Chef-d’œuvre, bien sûr…
Je n’ai jamais rencontré personne qui ne soit fasciné par ce court-métrage miraculeux de Jean Renoir, par la transposition parfaite au cinéma d’une nouvelle de Maupassant qui est, sans doute (avec Alphonse Daudet) l’écrivain français le plus désespérant, celui pour qui toute existence est un gâchis forcé (et qui intitule d’ailleurs tout simplement Une vie le récit d’un de ces gâchis-là).
Un miracle, ce court-métrage … mais un miracle qui n’a rien d’évident…
Les acteurs sont plutôt médiocres, volontairement ou non : Gabriello (M. Dufour), rondeur obligée de l’époque y est aussi exaspérant que d’habitude, Paul Temps (Anatole) est transparent, Jane Marken (Mme Dufour) en fait des tonnes et dérape dans les rires de gorge, Sylvia Bataille (Henriette) n’accroche pas la lumière, Gabrielle Fontan (la grand-mère) est à peine reconnaissable… Quant à Renoir lui-même (l’aubergiste Poulain), il est presque aussi faux que dans La règle du jeu, ce qui est peu dire…
Les dialogues sont à peine écrits, et guère convaincants (le nombre de fois où Henri (Georges d’Arnoux) dit Mon vieux en s’adressant à son camarade Rodolphe (Jacques Brunius) ou bien le mot final, lâché, des années après par Henriette, qui rencontre par hasard Henri qui est bien mal amené…)
Et pourtant, c’est un film magnifique, un de ceux qui, à mon sens, font vraiment comprendre ce qu’est le cinéma, une musique, de Joseph Kosma, quelquefois un peu emphatique, mais si souvent adaptée à la fluidité de l’image et de la rivière qui coule…
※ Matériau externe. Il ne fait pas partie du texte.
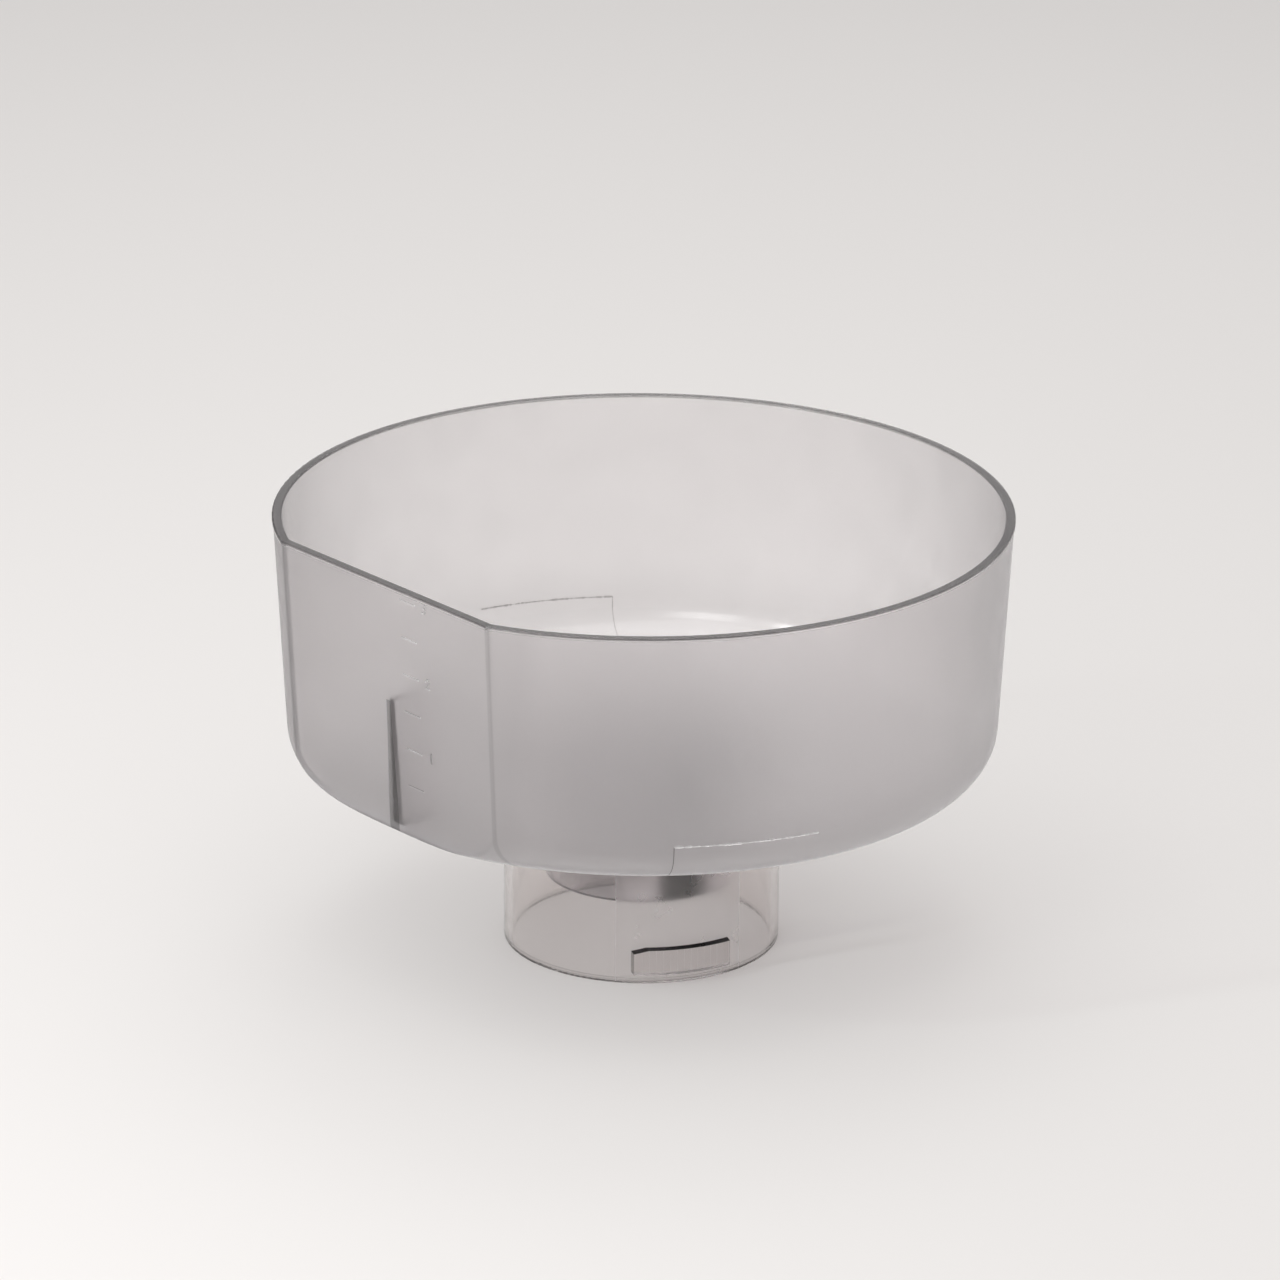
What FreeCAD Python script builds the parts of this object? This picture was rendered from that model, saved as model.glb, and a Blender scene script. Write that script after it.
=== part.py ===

Car c’est peut-être ça, le chef-d’œuvre : la façon de filmer l’onde, les berges qui défilent au rythme lent des coups d’aviron, la lumière qui fait miroiter l’eau et tourner les têtes et, à la fin, les clochettes de la pluie qui frappent les flots, comme autant de petites blessures d’une histoire simple et bête comme la vie.